YOUR GOAL:
Each line below should be reproduced without any alteration.

___

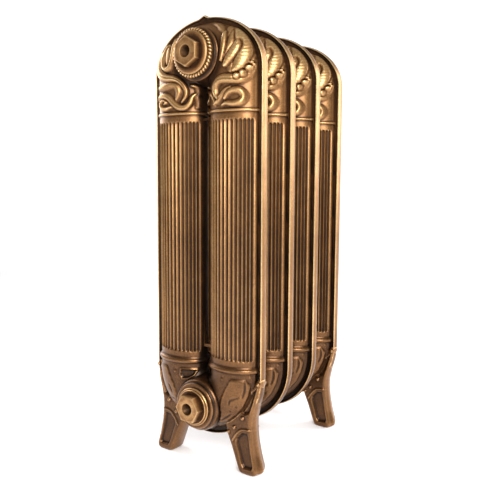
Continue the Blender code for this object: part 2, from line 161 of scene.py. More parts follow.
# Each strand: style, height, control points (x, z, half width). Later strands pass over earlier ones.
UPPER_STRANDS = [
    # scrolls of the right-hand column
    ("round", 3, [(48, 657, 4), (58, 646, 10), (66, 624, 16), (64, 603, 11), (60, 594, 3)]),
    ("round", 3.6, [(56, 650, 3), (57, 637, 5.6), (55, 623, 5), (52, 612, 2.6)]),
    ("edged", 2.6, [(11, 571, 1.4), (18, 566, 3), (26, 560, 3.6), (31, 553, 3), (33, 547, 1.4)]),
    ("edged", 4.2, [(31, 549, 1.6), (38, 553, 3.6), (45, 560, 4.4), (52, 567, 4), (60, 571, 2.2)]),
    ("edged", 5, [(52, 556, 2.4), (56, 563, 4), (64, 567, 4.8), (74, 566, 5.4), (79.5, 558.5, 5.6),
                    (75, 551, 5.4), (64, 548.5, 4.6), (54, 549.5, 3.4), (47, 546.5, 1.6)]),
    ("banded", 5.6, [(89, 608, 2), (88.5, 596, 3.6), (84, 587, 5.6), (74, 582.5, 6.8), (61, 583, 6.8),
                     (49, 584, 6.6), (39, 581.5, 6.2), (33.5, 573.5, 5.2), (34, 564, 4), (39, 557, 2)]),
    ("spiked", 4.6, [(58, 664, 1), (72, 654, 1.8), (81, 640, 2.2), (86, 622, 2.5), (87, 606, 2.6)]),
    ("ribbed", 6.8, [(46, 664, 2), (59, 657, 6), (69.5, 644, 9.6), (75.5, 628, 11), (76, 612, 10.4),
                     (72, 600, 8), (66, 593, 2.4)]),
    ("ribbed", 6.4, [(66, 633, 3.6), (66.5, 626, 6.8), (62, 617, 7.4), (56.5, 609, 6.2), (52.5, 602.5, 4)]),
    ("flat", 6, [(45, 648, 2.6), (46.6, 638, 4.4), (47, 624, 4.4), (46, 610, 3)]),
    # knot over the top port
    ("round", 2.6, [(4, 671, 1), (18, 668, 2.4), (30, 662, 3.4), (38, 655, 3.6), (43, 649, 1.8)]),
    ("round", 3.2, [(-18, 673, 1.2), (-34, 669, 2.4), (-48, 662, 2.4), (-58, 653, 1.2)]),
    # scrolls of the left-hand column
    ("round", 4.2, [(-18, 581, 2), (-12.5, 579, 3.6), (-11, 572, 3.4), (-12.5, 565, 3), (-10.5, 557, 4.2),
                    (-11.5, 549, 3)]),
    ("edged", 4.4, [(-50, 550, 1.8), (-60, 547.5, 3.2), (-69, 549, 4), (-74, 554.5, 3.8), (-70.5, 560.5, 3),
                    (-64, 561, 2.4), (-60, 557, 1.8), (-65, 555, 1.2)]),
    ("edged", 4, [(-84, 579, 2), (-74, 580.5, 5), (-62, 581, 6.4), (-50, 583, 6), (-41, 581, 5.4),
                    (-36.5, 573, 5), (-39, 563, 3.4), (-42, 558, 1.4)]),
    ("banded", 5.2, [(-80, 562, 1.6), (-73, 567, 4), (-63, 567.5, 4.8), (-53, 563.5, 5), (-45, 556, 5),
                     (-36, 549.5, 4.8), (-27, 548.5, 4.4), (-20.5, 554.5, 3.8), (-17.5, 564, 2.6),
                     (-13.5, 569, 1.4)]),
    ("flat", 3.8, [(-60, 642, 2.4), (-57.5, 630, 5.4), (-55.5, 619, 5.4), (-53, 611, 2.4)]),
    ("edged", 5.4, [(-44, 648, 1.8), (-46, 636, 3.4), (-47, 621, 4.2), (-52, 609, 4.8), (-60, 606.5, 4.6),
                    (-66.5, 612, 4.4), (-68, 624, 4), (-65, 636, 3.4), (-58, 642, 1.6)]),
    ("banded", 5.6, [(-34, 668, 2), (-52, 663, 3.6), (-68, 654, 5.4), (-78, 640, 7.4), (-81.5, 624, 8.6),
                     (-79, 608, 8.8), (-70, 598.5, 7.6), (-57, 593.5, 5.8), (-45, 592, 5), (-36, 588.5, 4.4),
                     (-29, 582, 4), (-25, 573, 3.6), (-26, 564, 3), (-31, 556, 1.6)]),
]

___

COMPLETED EXERCISE:
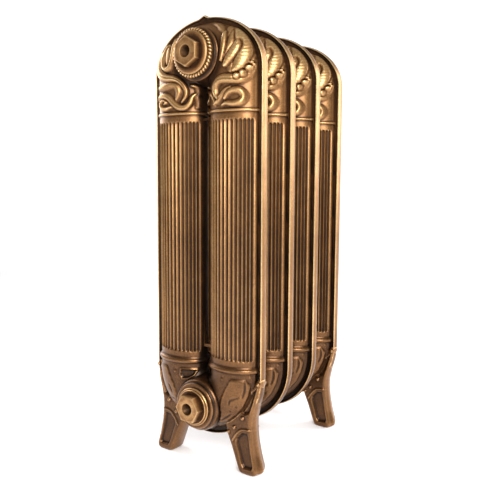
Continue the Blender code for this object: part 2, from line 161 of scene.py. More parts follow.
# Each strand: style, height, control points (x, z, half width). Later strands pass over earlier ones.
UPPER_STRANDS = [
    # scrolls of the right-hand column
    ("round", 3, [(48, 657, 4), (58, 646, 10), (66, 624, 16), (64, 603, 11), (60, 594, 3)]),
    ("round", 3.6, [(56, 650, 3), (57, 637, 5.6), (55, 623, 5), (52, 612, 2.6)]),
    ("edged", 2.6, [(11, 571, 1.4), (18, 566, 3), (26, 560, 3.6), (31, 553, 3), (33, 547, 1.4)]),
    ("edged", 4.2, [(31, 549, 1.6), (38, 553, 3.6), (45, 560, 4.4), (52, 567, 4), (60, 571, 2.2)]),
    ("edged", 5, [(52, 556, 2.4), (56, 563, 4), (64, 567, 4.8), (74, 566, 5.4), (79.5, 558.5, 5.6),
                    (75, 551, 5.4), (64, 548.5, 4.6), (54, 549.5, 3.4), (47, 546.5, 1.6)]),
    ("banded", 5.6, [(89, 608, 2), (88.5, 596, 3.6), (84, 587, 5.6), (74, 582.5, 6.8), (61, 583, 6.8),
                     (49, 584, 6.6), (39, 581.5, 6.2), (33.5, 573.5, 5.2), (34, 564, 4), (39, 557, 2)]),
    ("spiked", 4.6, [(58, 664, 1), (72, 654, 1.8), (81, 640, 2.2), (86, 622, 2.5), (87, 606, 2.6)]),
    ("ribbed", 6.8, [(46, 664, 2), (59, 657, 6), (69.5, 644, 9.6), (75.5, 628, 11), (76, 612, 10.4),
                     (72, 600, 8), (66, 593, 2.4)]),
    ("ribbed", 6.4, [(66, 633, 3.6), (66.5, 626, 6.8), (62, 617, 7.4), (56.5, 609, 6.2), (52.5, 602.5, 4)]),
    ("flat", 6, [(45, 648, 2.6), (46.6, 638, 4.4), (47, 624, 4.4), (46, 610, 3)]),
    # knot over the top port
    ("round", 2.6, [(4, 671, 1), (18, 668, 2.4), (30, 662, 3.4), (38, 655, 3.6), (43, 649, 1.8)]),
    ("round", 3.2, [(-18, 673, 1.2), (-34, 669, 2.4), (-48, 662, 2.4), (-58, 653, 1.2)]),
    # scrolls of the left-hand column
    ("round", 4.2, [(-18, 581, 2), (-12.5, 579, 3.6), (-11, 572, 3.4), (-12.5, 565, 3), (-10.5, 557, 4.2),
                    (-11.5, 549, 3)]),
    ("edged", 4.4, [(-50, 550, 1.8), (-60, 547.5, 3.2), (-69, 549, 4), (-74, 554.5, 3.8), (-70.5, 560.5, 3),
                    (-64, 561, 2.4), (-60, 557, 1.8), (-65, 555, 1.2)]),
    ("edged", 4, [(-84, 579, 2), (-74, 580.5, 5), (-62, 581, 6.4), (-50, 583, 6), (-41, 581, 5.4),
                    (-36.5, 573, 5), (-39, 563, 3.4), (-42, 558, 1.4)]),
    ("banded", 5.2, [(-80, 562, 1.6), (-73, 567, 4), (-63, 567.5, 4.8), (-53, 563.5, 5), (-45, 556, 5),
                     (-36, 549.5, 4.8), (-27, 548.5, 4.4), (-20.5, 554.5, 3.8), (-17.5, 564, 2.6),
                     (-13.5, 569, 1.4)]),
    ("flat", 3.8, [(-60, 642, 2.4), (-57.5, 630, 5.4), (-55.5, 619, 5.4), (-53, 611, 2.4)]),
    ("edged", 5.4, [(-44, 648, 1.8), (-46, 636, 3.4), (-47, 621, 4.2), (-52, 609, 4.8), (-60, 606.5, 4.6),
                    (-66.5, 612, 4.4), (-68, 624, 4), (-65, 636, 3.4), (-58, 642, 1.6)]),
    ("banded", 5.6, [(-34, 668, 2), (-52, 663, 3.6), (-68, 654, 5.4), (-78, 640, 7.4), (-81.5, 624, 8.6),
                     (-79, 608, 8.8), (-70, 598.5, 7.6), (-57, 593.5, 5.8), (-45, 592, 5), (-36, 588.5, 4.4),
                     (-29, 582, 4), (-25, 573, 3.6), (-26, 564, 3), (-31, 556, 1.6)]),
]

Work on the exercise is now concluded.